After a contentious fight in the state legislature, California passed landmark legislation this month protecting its 825,000 agricultural workers right to a 40-hour workweek and overtime pay, which is set to be phased in by 2022.
Most workers in the country were given the right to a 40-hour workweek and overtime pay under the FLSA, however there is an exception of agricultural workers, who were excluded when the Fair Labor Standards Act of 1938 was passed. Some have pointed to historical evidence[pdf] that the exemption was originally included in the bill to appease southern officials and perpetuate racial wage disparities.

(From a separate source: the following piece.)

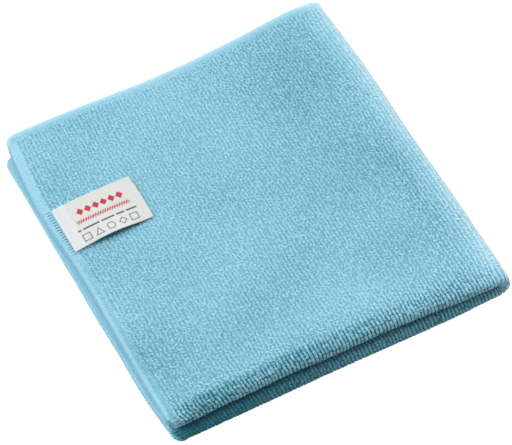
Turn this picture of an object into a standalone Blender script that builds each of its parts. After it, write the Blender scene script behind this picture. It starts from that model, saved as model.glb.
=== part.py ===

The provisions for overtime pay come at a time when the average farmworker in the US makes $15,000 – $17,499 per year, with a quarter of farm workers’ families living below the poverty line. It remains to be seen how this legislation will impact farm workers’ incomes, but the debate so far has paralleled the debates on overtime rules for workers in other industries, covered here on the Pulse blog in July 2015.
While labor unions and farmworkers’ advocacy groups are lauding the bill, representatives of the farming industry are not optimistic:
“Farmers and agricultural lobby groups expressed deep disappointment with the new laws. In a critique similar to those used by opponents of increasing the minimum wage, they had argued that the legislation could backfire on farmworkers, as it saddles farmers and growers with higher costs and could force them to limit work hours and hire more employees… Some also could leave the state.”
It remains to be seen whether the movement will gain traction in the other 49 states which don’t guarantee the 40 hour week for farmworkers.